The UK’s largest accounting firm and specialist business advisor to SMEs, Azets, welcomed some of the region’s key business leaders at its second Director’s Breakfast this year which saw a focus on the impact of inflation on SMEs in the North East.

The event was the first under the Azets brand as news broke last month of the acquisition of MHA Tait Walker by the accounting giant.

Andrew Moorby, Managing Partner, was joined by guest speaker Mauricio Armellini, Bank of England Agent for the North East, at May’s breakfast briefing, covering the impact of inflation on the North East’s SMEs, specifically the impact of international shocks on prices.

The seminar gave an in-depth review of The Bank of England’s outlook for the UK economy, as well as its projections for economic growth, inflation and unemployment. Following the announcement of inflation hitting 10% and warning of recession, it concluded that cash was indeed, still king.

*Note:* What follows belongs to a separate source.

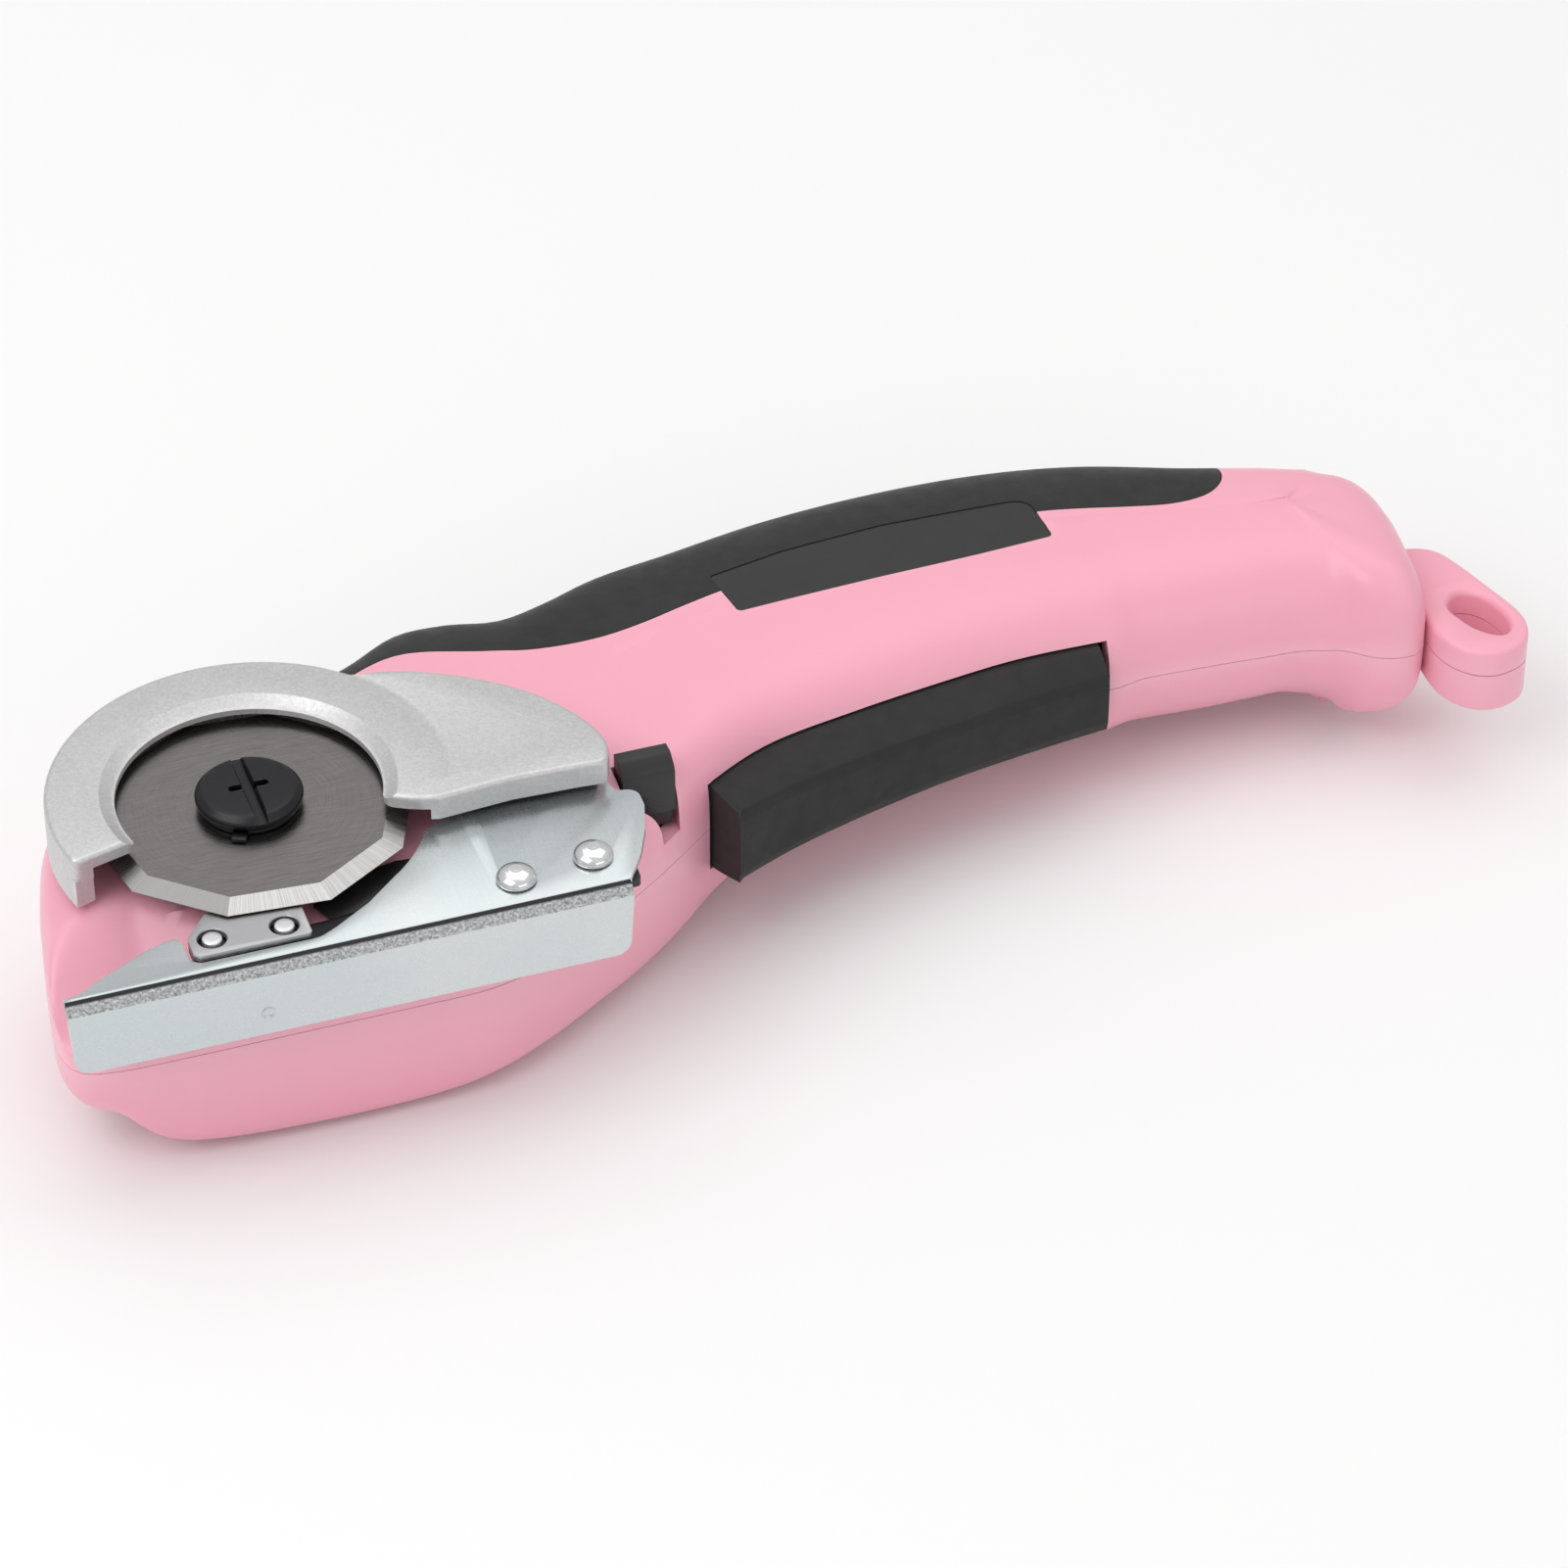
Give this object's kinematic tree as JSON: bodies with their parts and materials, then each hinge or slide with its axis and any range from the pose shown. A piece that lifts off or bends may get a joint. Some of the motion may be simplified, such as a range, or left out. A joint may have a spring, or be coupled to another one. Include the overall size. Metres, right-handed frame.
{
  "type": "cordless electric rotary cutter",
  "caption": "Cordless rotary fabric cutter: a decagonal blade in a cast guard over a sole plate, turned by a motor and worm gear in a two-shell pistol handle with a trigger and a lock button.",
  "frame": {"origin": "middle of the bounding box at its lowest face, the tool lying on its back shell", "axes": "+X along the sole from the nose to the tail, +Y from the sole to the spine of the handle, +Z along the blade's axis, out of the cutting side"},
  "size_m": [0.236, 0.0912, 0.0443],
  "materials": {
    "pink_plastic": "satin moulded plastic, pink",
    "black_elastomer": "matte soft overmould",
    "black_plastic": "fine matte",
    "cast_aluminium": "fine-grained die casting, tumbled",
    "zinc_plated_steel": "bright zinc plate with faint scratches",
    "blade_steel": "dark ground tool steel, bevels cross-ground",
    "steel": "turned or pressed",
    "black_oxide_steel": "black oxide",
    "bronze": "sintered",
    "brass": "machined",
    "white_nylon": "moulded",
    "grey_plastic": "glass-filled, moulded",
    "circuit_board": "solder mask",
    "ferrite": "sintered",
    "copper": "enamelled windings on steel laminations",
    "cell_wrap": "heat-shrink sleeve",
    "red_wire": "insulation",
    "black_wire": "insulation"
  },
  "bodies": {
    "housing": {"housing_upper": "pink_plastic", "housing_lower": "pink_plastic", "spine_grip_upper": "black_elastomer", "spine_grip_lower": "black_elastomer", "side_cover": "black_plastic", "blade_guard": "cast_aluminium", "guard_spacer": "black_plastic", "foot_plate": "zinc_plated_steel", "anvil_strip": "steel", "anvil_arm": "black_oxide_steel", "anvil_rivet_1": "steel", "anvil_rivet_2": "steel", "foot_rivet_1": "steel", "foot_rivet_2": "steel", "marking_strip": "black_plastic", "guard_screw_1": "steel", "guard_screw_2": "steel", "motor_can": "steel", "motor_end_cap": "black_plastic", "motor_front_bush": "bronze", "motor_magnet_1": "ferrite", "motor_magnet_2": "ferrite", "gear_frame": "grey_plastic", "spindle_bush_top": "bronze", "spindle_bush_low": "bronze", "worm_shaft_bush": "bronze", "trigger_pin": "steel", "trigger_spring": "steel", "micro_switch": "black_plastic", "lock_spring": "steel", "battery_cell": "cell_wrap", "control_board": "circuit_board", "charging_socket": "steel", "socket_tongue": "black_plastic", "lead_cell_board": "red_wire", "lead_board_switch": "black_wire", "lead_switch_motor": "black_wire", "lead_cell_motor": "red_wire", "housing_screw_1": "black_oxide_steel", "housing_screw_2": "black_oxide_steel", "housing_screw_3": "black_oxide_steel", "housing_screw_4": "black_oxide_steel", "housing_screw_5": "black_oxide_steel", "housing_screw_6": "black_oxide_steel"},
    "blade_drive": {"output_spindle": "steel", "cutting_blade": "blade_steel", "blade_screw": "black_oxide_steel", "keyed_washer": "black_oxide_steel", "worm_wheel": "white_nylon", "circlip": "steel"},
    "motor_rotor": {"motor_shaft": "steel", "worm": "brass", "motor_armature": "copper"},
    "trigger": {"trigger": "black_elastomer"},
    "switch_plunger": {"switch_plunger": "red_wire"},
    "lock_button": {"lock_button": "black_plastic"}
  },
  "joints": [
    {"name": "blade_spin", "type": "hinge", "parent": "housing", "child": "blade_drive", "pos_m": [-0.08302, -0.01238, 0.0398], "axis": [0, 0, 1], "continuous": true},
    {"name": "motor_spin", "type": "hinge", "parent": "housing", "child": "motor_rotor", "pos_m": [-0.08566, 0.00259, 0.0183], "axis": [0.9848, 0.1736, 0], "continuous": true},
    {"name": "trigger_press", "type": "hinge", "parent": "housing", "child": "trigger", "pos_m": [0.04798, 0.00382, 0.0208], "axis": [0, 0, -1], "range_deg": [0, 3.5], "stiffness_Nm_per_rad": 2.5, "springref_deg": -1.72, "deforming": ["trigger_spring"]},
    {"name": "plunger_slide", "type": "slide", "parent": "housing", "child": "switch_plunger", "axis": [0, 1, 0], "range_m": [0, 0.0027]},
    {"name": "lock_slide", "type": "slide", "parent": "housing", "child": "lock_button", "axis": [0, -1, 0], "range_m": [0, 0.0025], "stiffness_N_per_m": 200, "springref_m": -0.001, "deforming": ["lock_spring"]}
  ],
  "couplings": [
    {"joint": "motor_spin", "follows": "blade_spin", "ratio": 22},
    {"joint": "plunger_slide", "follows": "trigger_press", "m_per_rad": 0.0407}
  ]
}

Speaking on the event, Andrew said: “We were delighted to host our first Director’s Breakfast under the Azets name. The event was an insightful morning for us all. The impacts of inflation have been felt by many, and guest speaker Mauricio was on hand to discuss how SMEs can best brace themselves against the rising cost of living.”

The event invited leaders from the region to discuss the prominent issues that they are facing currently, such as rising energy costs and the possibility of extremely volatile exchange rates in the coming months. The thought leaders from a range of sectors engaged in discussion on their priorities for the coming months, focusing on cash flow planning and exploring new systems to manage stock levels.

Andrew shared a series of key takeaways from Mauricio’s seminar that were agreed as vital to navigating the economic challenges facing the UK: “First is that cash remains King. If the economy tightens, its availability will reduce and so cash flow planning and monitoring is vital. It is always very difficult, and expensive, to try and fill unexpected cashflow shortfalls. Make sure your credit controls and debt collection systems are tightened as economic growth falls.

“As prices surge stock management becomes more vital. You don’t want to have a high stock level just as prices peak – implementing new systems to manage stock levels can be a lifeline. On the other hand, international shocks threaten to disrupt supply chains, so try not to rely upon a single supplier in one country and establish a range of alternatives, including some within the UK.

“Labour markets are likely to remain tight for some time so consider alternative ways to attract and retain new labour. This could include people who have retired on fixed incomes during the pandemic who find they need to increase their income following the effects of high inflation. In addition, businesses should increase staff training to fill skills shortages or invest in new technologies to reduce the reliance on labour.

“Energy costs are likely to remain high for some time, so for some it could be possible to generate your own power via wind turbines or solar PV. This should also enhance ESG credentials, which is going to become increasingly important in the coming years.

“The markets expectations of future interest rates have increased considerably over the last three months. If debt is a significant cost, consider fixing rates. In addition, exchange rates are likely to become increasingly volatile – hedging techniques could limit the exposure to unexpected changes.”